Return the line containing "right_handle();", the line containing "bpy.data.objects.remove(obj)", and every line between them, exactly as they stand. Output nothing else.
— Start PROVIDED INFORMATION —
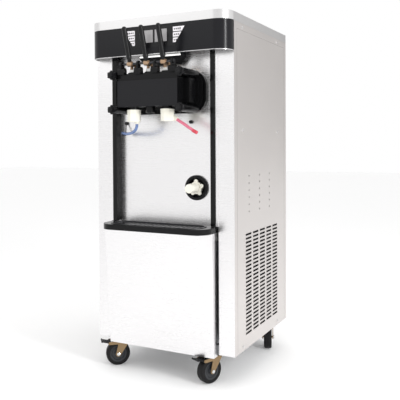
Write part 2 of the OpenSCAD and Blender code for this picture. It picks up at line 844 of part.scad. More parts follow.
module drip_grid() {
    m = slide_gap + sheet + 0.8;
    z1 = rail_top - 3;
    floor_z = rail_top + seat_gap - tray_depth + sheet + 0.1;
    bars = floor((well_x - m - 12) / grid_pitch);
    color("dimgray") at() {
        difference() {
            translate([0, 0, z1 - 2]) linear_extrude(2)
                round_rect([-well_x + m, well_y0 + m], [well_x - m, well_y1 - m], 34);
            for (k = [-bars : bars]) block([k * grid_pitch - 4, well_y0 + 14, z1 - 5],
                [k * grid_pitch + 4, well_y1 - 14, z1 + 5]);
        }
        for (s = [-1, 1], y = [well_y0 + 9, well_y1 - 9])
            translate([s * (well_x - 40), y, floor_z]) cylinder(r = 3, h = z1 - floor_z - 1);
    }
}

// ---- casters ----

// Local frame of a caster: kingpin on the Z axis, wheel towards -Y
module caster_at(p, turn) {
    translate([p[0], p[1], 0]) rotate([0, 0, turn]) children();
}

module fork(brake) {
    color("#b8a06a") difference() {
        union() {
            translate([0, 0, fork_top - 8]) cylinder(r = 20, h = 8 - 1);
            block([-fork_x - fork_t, -28, fork_top - 8], [fork_x + fork_t, 12, fork_top - 8 + fork_t]);
            for (s = [-1, 1]) translate([s * (fork_x + fork_t / 2), 0, 0])
                rotate([90, 0, 90]) translate([0, 0, -fork_t / 2]) linear_extrude(fork_t) {
                    polygon([[-28, fork_top - 5], [12, fork_top - 5], [-trail + 9, wheel_r - 2],
                        [-trail - 9, wheel_r - 2]]);
                    translate([-trail, wheel_r]) circle(9);
                    if (brake) {
                        polygon([[-20, fork_top - 5], [-22, fork_top - 17],
                            [-pedal_y, pedal_z - 5], [-pedal_y, pedal_z + 5]]);
                        translate([-pedal_y, pedal_z]) circle(5);
                    }
                }
            rod_x(-trail, wheel_r, axle_r, -fork_x - fork_t - 2, fork_x + fork_t + 2);
            if (brake) rod_x(-pedal_y, pedal_z, pedal_pin_r, -fork_x - fork_t, fork_x + fork_t);
        }
        translate([0, 0, fork_top - 10]) cylinder(r = pin_r + pin_gap, h = 20);
    }
}

module front_left_fork() { at() caster_at([-front_pin[0], front_pin[1]], turn_fl) fork(true); }
module front_right_fork() { at() caster_at(front_pin, turn_fr) fork(true); }
module rear_left_fork() { at() caster_at([-rear_pin[0], rear_pin[1]], turn_rl) fork(false); }
module rear_right_fork() { at() caster_at(rear_pin, turn_rr) fork(false); }

module wheel() {
    h = wheel_w / 2;
    color("#2a2a2c") translate([0, -trail, wheel_r]) rotate([0, 90, 0]) rotate_extrude()
        polygon([[axle_r + pin_gap, -h], [12, -h], [12, -h + 3], [28, -h + 3], [30, -h],
            [wheel_r - 4, -h], [wheel_r, -h + 5], [wheel_r, h - 5], [wheel_r - 4, h],
            [30, h], [28, h - 3], [12, h - 3], [12, h], [axle_r + pin_gap, h]]);
}

module front_left_wheel() { at() caster_at([-front_pin[0], front_pin[1]], turn_fl) wheel(); }
module front_right_wheel() { at() caster_at(front_pin, turn_fr) wheel(); }
module rear_left_wheel() { at() caster_at([-rear_pin[0], rear_pin[1]], turn_rl) wheel(); }
module rear_right_wheel() { at() caster_at(rear_pin, turn_rr) wheel(); }

module brake_pedal() {
    w = fork_x - slide_gap;
    color("black") translate([0, -pedal_y, pedal_z]) difference() {
        union() {
            rod_x(0, 0, pedal_pin_r + 2.5, -w, w);
            rotate([-pedal_tilt, 0, 0]) {
                block([1 - w, -pedal_len, -1.5], [w - 1, 0, 1.5]);
                rod_x(-pedal_len, 0, 3, -w + 0.5, w - 0.5);
            }
        }
        rod_x(0, 0, pedal_pin_r + pin_gap, -w - 1, w + 1);
    }
}

module left_brake_pedal() { at() caster_at([-front_pin[0], front_pin[1]], turn_fl) brake_pedal(); }
module right_brake_pedal() { at() caster_at(front_pin, turn_fr) brake_pedal(); }

// ---- inside ----

barrel_y0 = panel_y + sheet + seat_gap;
barrel_y1 = barrel_y0 + barrel_len;

module freezing_cylinders() {
    color("lightsteelblue") at() {
        difference() {
            union() {
                plate_y(barrel_y0, barrel_y0 + 6)
                    round_rect([-stud_x - 14, head_z - 68], [stud_x + 14, head_z + 70], 20);
                for (s = [-1, 1]) rod_y(s * draw_pitch, head_z, barrel_r + 13, barrel_y0, barrel_y1);
            }
            for (s = [-1, 1]) rod_y(s * draw_pitch, head_z, barrel_r, barrel_y0 - 1, barrel_y1 - 5);
            for (s = [-1, 1]) rod_y(s * draw_pitch, head_z, 10.05, barrel_y0, barrel_y1 + 1);
        }
        for (s = [-1, 1], z = [head_z + stud_up, head_z - stud_down])
            rod_y(s * stud_x, z, stud_r, -knob_y0 - 13, barrel_y0 + 3);
    }
}

// Beater: shaft with two end rings and four scraper bars
module beater(s) {
    color("white") at() {
        rod_y(s * draw_pitch, head_z, 10, barrel_y0 + 30, barrel_y1 + 20);
        for (y = [barrel_y0 + 8, barrel_y0 + barrel_len / 2, barrel_y1 - 30]) difference() {
            rod_y(s * draw_pitch, head_z, barrel_r - 2, y, y + 12);
            for (k = [0 : 3]) rod_y(s * draw_pitch + 22 * cos(90 * k + 45),
                head_z + 22 * sin(90 * k + 45), 9, y - 1, y + 13);
        }
        for (k = [0 : 3]) rod_y(s * draw_pitch + (barrel_r - 7) * cos(90 * k),
            head_z + (barrel_r - 7) * sin(90 * k), 4, barrel_y0 + 8, barrel_y1 - 18);
    }
}

module left_beater() { beater(-1); }
module right_beater() { beater(1); }

module beater_gearmotors() {
    y0 = barrel_y1 + seat_gap;
    color("slategray") at() for (s = [-1, 1]) {
        difference() {
            block([s * draw_pitch - 45, y0, head_z - 60], [s * draw_pitch + 45, y0 + 60, head_z + 60]);
            rod_y(s * draw_pitch, head_z, 10.1, y0 - 1, y0 + 24);
        }
        translate([s * draw_pitch, y0 + 30, head_z - 200]) cylinder(r = 42, h = 142);
        translate([s * draw_pitch, y0 + 30, head_z - 206]) cylinder(r = 34, h = 7);
    }
}

// Compressor, and the condenser coil with its fan shroud and motor
fan_y = body_d / 2 + 6;
fan_z = base_z + 210;
coil_x = half_w - 60;
fan_pin_r = 4;
module condensing_unit() {
    z0 = base_z + 2.5 + 0.2;
    color("darkslategray") at() {
        translate([-90, 330, z0]) cylinder(r = 78, h = 12);
        translate([-90, 330, z0 + 10]) cylinder(r = 70, h = 190);
        translate([-90, 330, z0 + 199]) cylinder(r = 52, h = 18);
        translate([-90, 330, z0 + 216]) cylinder(r = 6, h = 120);
        difference() {
            block([coil_x - 62, fan_y - 155, z0], [coil_x + 40, fan_y + 155, z0 + 380]);
            block([coil_x - 58, fan_y - 151, z0 + 4], [coil_x, fan_y + 151, z0 + 376]);
            rod_x(fan_y, fan_z, 130, coil_x - 70, coil_x - 50);
        }
        rod_x(fan_y, fan_z, 26, coil_x - 46, coil_x + 1);
        rod_x(fan_y, fan_z, fan_pin_r, coil_x - 72, coil_x - 45);
    }
}

module condenser_fan() {
    color("silver") at() translate([coil_x - 62, fan_y, fan_z]) difference() {
        union() {
            rod_x(0, 0, 22, -10, 10);
            for (k = [0 : 4]) rotate([72 * k, 0, 0]) translate([0, 0, 66]) rotate([0, 0, 28])
                block([-1.5, -26, -48], [1.5, 26, 52]);
        }
        rod_x(0, 0, fan_pin_r + pin_gap, -20, 20);
    }
}

// Slotted pan-head screws through the side panels into the frame's rails
module panel_screws() {
    x0 = half_w + pin_gap;
    color("silver") at() both_sides() screw_places() difference() {
        union() {
            rod_x(0, 0, screw_r, half_w - screw_len, x0 + 0.5);
            rod_x(0, 0, screw_head_r, x0, x0 + screw_head_h);
        }
        block([x0 + screw_head_h - 0.8, -screw_head_r - 1, -0.6],
            [x0 + screw_head_h + 1, screw_head_r + 1, 0.6]);
    }
}

module cord_gland() {
    color("black") at() difference() {
        union() {
            rod_y(gland_x, gland_z, gland_r, body_d - 14, body_d + 6);
            rod_y(gland_x, gland_z, gland_r + 4, body_d + pin_gap, body_d + 6);
            rod_y(gland_x, gland_z, gland_r - 2, body_d + 5, body_d + gland_out);
            rod_y(gland_x, gland_z, gland_r + 4, body_d - 12, body_d - sheet - pin_gap - 2);
        }
        rod_y(gland_x, gland_z, gland_bore, body_d - 20, body_d + gland_out + 1);
    }
}

// ---- output ----

frame();
left_side_panel();
right_side_panel();
rear_panel();
front_pillars();
guide_strips();
centre_panel();
lower_panel();
top_surround();
hoppers();
hopper_lid();
fascia();
control_overlay();
key_left_top();
key_left_middle();
key_left_bottom();
key_right_top();
key_right_middle();
key_right_bottom();
lamp_housing();
dispensing_head();
face_plate();
star_knob_upper_left();
star_knob_upper_right();
star_knob_lower_left();
star_knob_lower_right();
left_plunger();
middle_plunger();
right_plunger();
left_handle();
middle_handle();
right_handle();
lever_shaft();
spout_fittings();
left_hose();
right_hose();
hose_hooks();
leak_bezel();
leak_drawer();
drip_rail();
drip_tray();
drip_grid();
front_left_fork();
front_right_fork();
rear_left_fork();
rear_right_fork();
front_left_wheel();
front_right_wheel();
rear_left_wheel();
rear_right_wheel();
left_brake_pedal();
right_brake_pedal();
freezing_cylinders();
left_beater();
right_beater();
beater_gearmotors();
condensing_unit();
condenser_fan();
panel_screws();
cord_gland();
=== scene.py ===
"""Looks of the floor-standing soft-serve ice cream maker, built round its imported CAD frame."""
import json
import math

import bmesh
import bpy
from mathutils import Matrix, Vector


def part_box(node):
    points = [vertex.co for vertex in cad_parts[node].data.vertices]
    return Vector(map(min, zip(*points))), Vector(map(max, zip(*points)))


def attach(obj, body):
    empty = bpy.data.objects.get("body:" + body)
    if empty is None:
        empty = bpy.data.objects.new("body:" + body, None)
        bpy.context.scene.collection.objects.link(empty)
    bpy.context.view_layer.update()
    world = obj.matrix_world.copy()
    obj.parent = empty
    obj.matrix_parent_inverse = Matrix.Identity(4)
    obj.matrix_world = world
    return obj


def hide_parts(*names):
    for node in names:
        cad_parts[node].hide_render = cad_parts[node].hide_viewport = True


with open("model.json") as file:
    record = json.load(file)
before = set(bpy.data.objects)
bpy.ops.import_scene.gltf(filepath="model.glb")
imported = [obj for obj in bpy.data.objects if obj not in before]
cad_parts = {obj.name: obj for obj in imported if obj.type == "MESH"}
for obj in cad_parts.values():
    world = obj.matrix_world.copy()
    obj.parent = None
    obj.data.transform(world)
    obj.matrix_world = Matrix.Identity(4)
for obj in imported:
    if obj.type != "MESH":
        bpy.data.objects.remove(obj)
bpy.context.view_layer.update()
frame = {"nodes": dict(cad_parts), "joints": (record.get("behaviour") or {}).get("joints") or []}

MM = 0.001
NODES = frame["nodes"]
JOINTS = {j["name"]: j for j in frame["joints"]}
CABINET = "cabinet"

# Planes and places read from the frame
pillar_lo, pillar_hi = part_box("front_pillars")
TRIM_OUT = 2 * MM
FRONT = pillar_lo.y + TRIM_OUT
HALF_W = pillar_hi.x
side_lo, side_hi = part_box("right_side_panel")
fascia_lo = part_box("fascia")[0]
band_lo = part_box("top_surround")[0]
overlay_lo, overlay_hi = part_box("control_overlay")

SIDES = ((-1, "left"), (1, "right"))
DRAWS = ("left", "middle", "right")


# ---- mesh helpers ----

def finish_piece(obj, body, material, smooth=True):
    """Gives a new object its material and slot, and rides it on a body."""
    if obj.type == "MESH":
        obj.data.materials.clear()
        obj.data.materials.append(material)
        if smooth:
            obj.data.polygons.foreach_set("use_smooth", [True] * len(obj.data.polygons))
            obj.data.set_sharp_from_angle(angle=math.radians(35))
    else:
        obj.data.materials.append(material)
    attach(obj, body)
    return obj


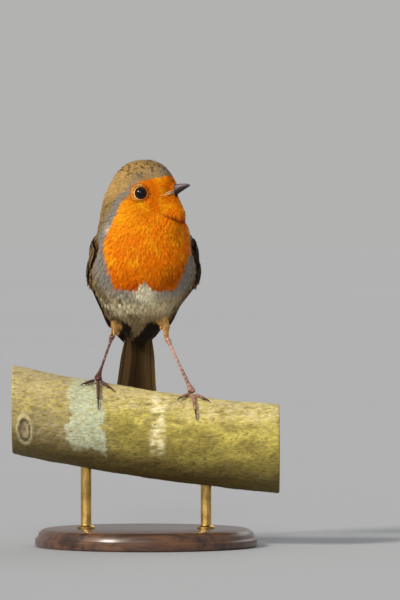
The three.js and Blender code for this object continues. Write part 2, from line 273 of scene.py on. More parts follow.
def speckle(points, size, seed=0):
    """Smooth noise about 0, with features `size` millimetres across."""
    scale = 1 / (size * MM)
    offset = Vector((seed * 7.3, seed * 3.1, seed * 5.7))
    return np.array([noise.noise(Vector(p) * scale + offset) for p in points])


def over(colours, colour, share):
    """Colours laid over others by a share that varies from place to place."""
    return colours + (colour - colours) * np.clip(share, 0, 1)[:, None]


def layered(colours, *layers):
    """Colours with further layers over them, each given as (colour, share)."""
    for colour, share in layers:
        colours = over(colours, colour, share)
    return colours


def plain(colour, points):
    return np.tile(colour, (len(points), 1))


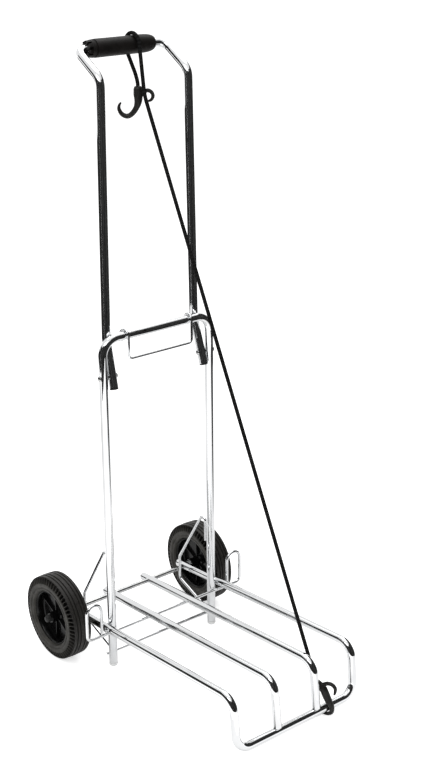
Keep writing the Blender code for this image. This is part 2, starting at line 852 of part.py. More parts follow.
— End PROVIDED INFORMATION —
### ANSWER TO THIS EXERCISE
right_handle();
lever_shaft();
spout_fittings();
left_hose();
right_hose();
hose_hooks();
leak_bezel();
leak_drawer();
drip_rail();
drip_tray();
drip_grid();
front_left_fork();
front_right_fork();
rear_left_fork();
rear_right_fork();
front_left_wheel();
front_right_wheel();
rear_left_wheel();
rear_right_wheel();
left_brake_pedal();
right_brake_pedal();
freezing_cylinders();
left_beater();
right_beater();
beater_gearmotors();
condensing_unit();
condenser_fan();
panel_screws();
cord_gland();
=== scene.py ===
"""Looks of the floor-standing soft-serve ice cream maker, built round its imported CAD frame."""
import json
import math

import bmesh
import bpy
from mathutils import Matrix, Vector


def part_box(node):
    points = [vertex.co for vertex in cad_parts[node].data.vertices]
    return Vector(map(min, zip(*points))), Vector(map(max, zip(*points)))


def attach(obj, body):
    empty = bpy.data.objects.get("body:" + body)
    if empty is None:
        empty = bpy.data.objects.new("body:" + body, None)
        bpy.context.scene.collection.objects.link(empty)
    bpy.context.view_layer.update()
    world = obj.matrix_world.copy()
    obj.parent = empty
    obj.matrix_parent_inverse = Matrix.Identity(4)
    obj.matrix_world = world
    return obj


def hide_parts(*names):
    for node in names:
        cad_parts[node].hide_render = cad_parts[node].hide_viewport = True


with open("model.json") as file:
    record = json.load(file)
before = set(bpy.data.objects)
bpy.ops.import_scene.gltf(filepath="model.glb")
imported = [obj for obj in bpy.data.objects if obj not in before]
cad_parts = {obj.name: obj for obj in imported if obj.type == "MESH"}
for obj in cad_parts.values():
    world = obj.matrix_world.copy()
    obj.parent = None
    obj.data.transform(world)
    obj.matrix_world = Matrix.Identity(4)
for obj in imported:
    if obj.type != "MESH":
        bpy.data.objects.remove(obj)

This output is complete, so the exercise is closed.